How many Tory MPs spent the whole of the crisis ranting about the economy when they should have been concerned with their constituents’ health?
And how many right-wing social media organisations minimised rational debate by using algorithms that push links to sites like mine down users’ notifications in order to starve us of followers and views?
I’m thinking of Facebook under Nick Clegg, and of Twitter, because those are main outlets of mine. Vox Political‘s following on FB has been static at 42,500 for years because of this mistreatment.
It’s a recordable phenomenon. I have lost count of the number of old readers who have contacted me to say they were amazed Vox Political was still going because they had not seen a link for (insert long time period here), despite having asked to be alerted when notifications are posted.

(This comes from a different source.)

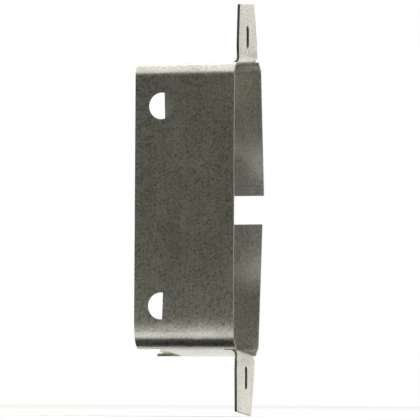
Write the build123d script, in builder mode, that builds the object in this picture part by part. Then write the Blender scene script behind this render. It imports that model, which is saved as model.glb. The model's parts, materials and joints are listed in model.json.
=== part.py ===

And sites like mine lose out on shares because people are afraid they will be criticised for supporting points of view that don’t conform with those of their more loudly-opinionated right-wing acquaintances who have only gained a platform because they have received preferential treatment.
None of this is properly addressed in the Morris article.
Instead we see information that five per cent of UK internet users are in a “left-wing echo chamber” and two per cent of them are in a similar position on the right.
We see an opinion that “it’s ‘only human’ for journalists, politicians and those in media to see extreme negative reactions to their posts online and for this to ‘colour your perception of the whole world the same way’, with no discussion of who is posting those reactions and why.
Do you remember the government’s Nudge Unit, which is now at least partly in private hands? It was a shady organisation David Cameron used to push the public into supporting his policies by subtly guiding us into decisions we would not have taken otherwise.
So, for example, people may have found themselves supporting the benefit policies that have killed thousands of good people for no reason, because they were “nudged” into believing that benefit claimants were all scroungers who were perfectly capable of work but were defrauding the system (tell that to the diabetes sufferer who could not keep his insulin at the right temperature because he could not afford to power his fridge – oh, but you can’t: he’s dead).
The article concludes by saying it may “take years to find out the lasting impact on society of what took place in the lockdowns of 2020 and 2021” – but I think it’s worse than that.
I think after those years have passed, we’ll be presented with a conclusion about what happened that suits the people in power now – because they will have used all the levers at their disposal, including manipulation of the social media by “nudging”, to make you believe them.
Call me paranoid if you like, but what did you think of mask-wearing and social distancing, of the lockdowns, of vaccinations before somebody told you they were wrong? How did that affect you? And how many people do you know who were swayed by these dangerous whispers?